As denúncias contra o juiz surgiram em março de 1998, após familiares de crianças formarem o grupo Mães da Praça do Fórum, em Jundiaí. Os familiares acusavam supostas irregularidades na quebra de pátrio poder (guarda) das crianças, em processos de adoção por estrangeiros. Em janeiro de 1999, o juiz Luiz Beethoven Giffoni Ferreira foi transferido para a 18ª Vara Cível da Capital.

Na época, o então ministro da Justiça, Renan Calheiros, determinou que a Polícia Federal investigasse o funcionamento irregular de agências estrangeiras em território nacional, o provável comércio de crianças e fizesse um levantamento para identificar a saída do Brasil e o paradeiro das crianças adotadas em Jundiaí.

Um relatório parcial das investigações apontou que as principais frentes apontadas pela PF são duas entidades: a AMI, com sede em Roma, e o Comej — Centro de Orientação ao Menor de Jundiaí.
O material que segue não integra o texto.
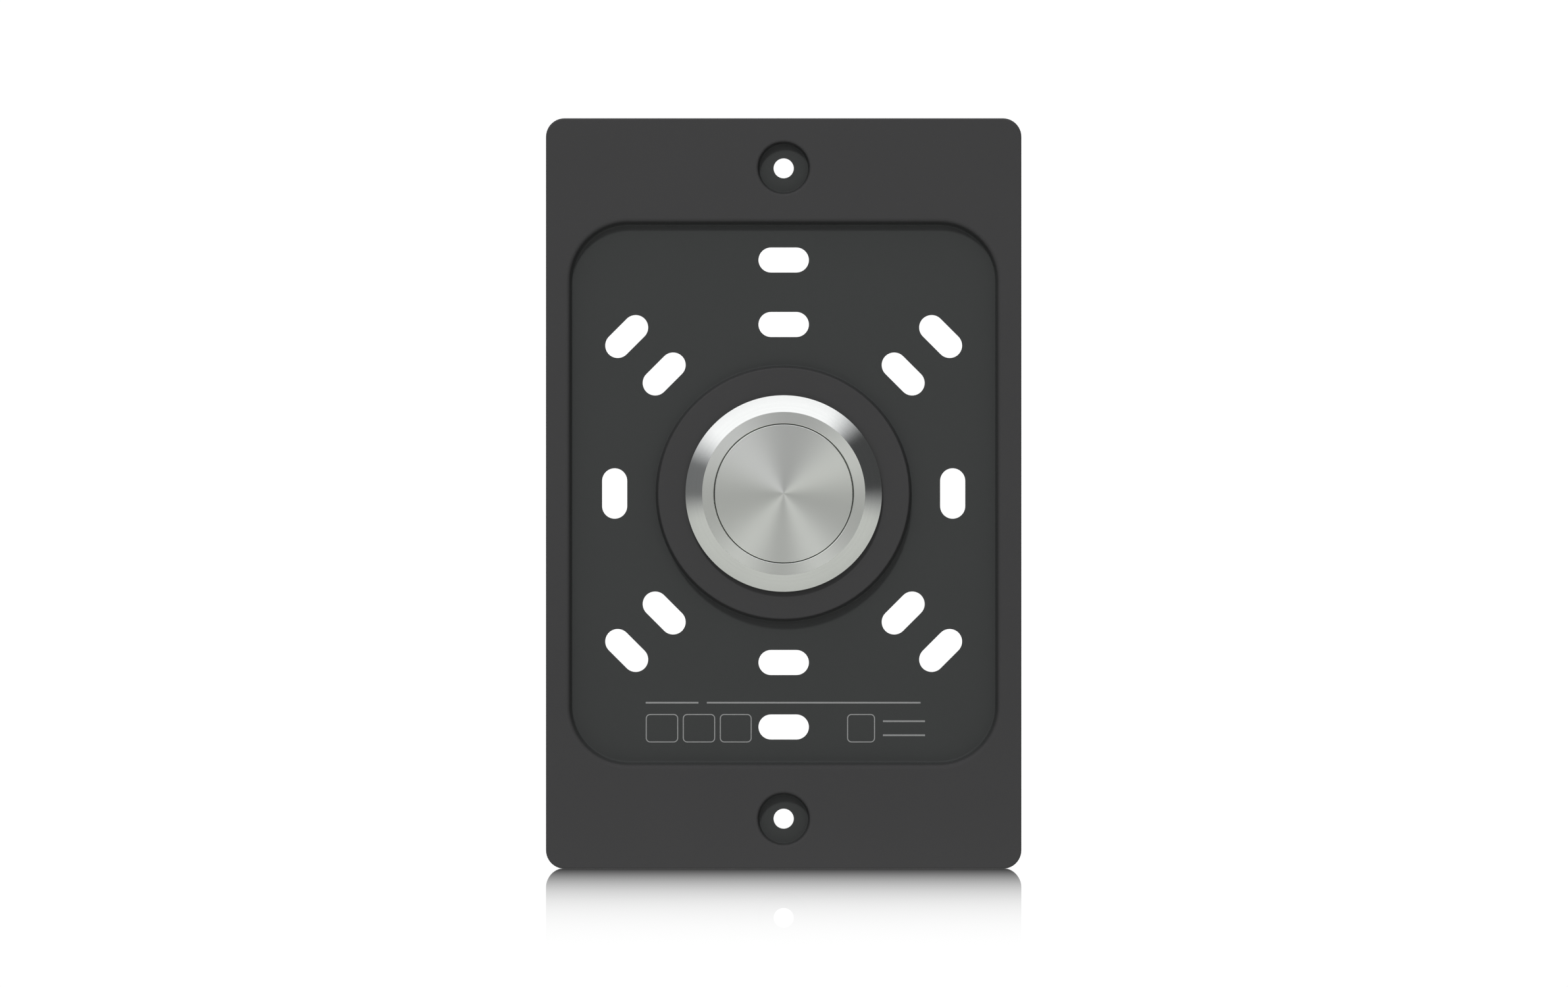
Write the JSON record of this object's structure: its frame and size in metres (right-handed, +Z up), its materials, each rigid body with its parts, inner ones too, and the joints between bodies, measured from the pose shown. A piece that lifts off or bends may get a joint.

As principais atividades da AMI são o agenciamento de adoções internacionais e o financiamento de entidades que trabalham com crianças carentes no Terceiro Mundo. O Comej foi fundado em 18 de dezembro de 1986, mas só registrado em maio de 1990.

Absolvição

Depois de investigação da Corregedoria-Geral da Justiça, o juiz foi denunciado por irregularidades em processos de adoção internacional de crianças. Em dezembro de 2001, o Órgão Especial do Tribunal de Justiça paulista absolveu o ex-juiz da 2ª Vara Cível de Jundiaí da acusação.

No julgamento, 14 desembargadores votaram pela absolvição, quatro pela censura e sete pela advertência. No entanto, os julgadores entenderam que Beethoven, em alguns casos, agiu de forma pouco ortodoxo.

As acusações também foram apuradas pela CPI do Judiciário. Os deputados não conseguiram comprovar as denúncias de favorecimento para a agilização das adoções internacionais.

Outras condenações

O juiz Beethoven conseguiu seis condenações, por danos morais, em primeira instância. Todas contra veículos de comunicação, envolvendo a cobertura das adoções internacionais de crianças em Judiai.

Entre as de maior valor destacam-se a da Folha de S. Paulo condenada a pagar R$ 3,7 milhões. A Rede Globo sofreu sentença de indenização de R$ 3 milhões. E a Revista IstoÉ foi condenada a pagar R$ 800 mil ao juiz.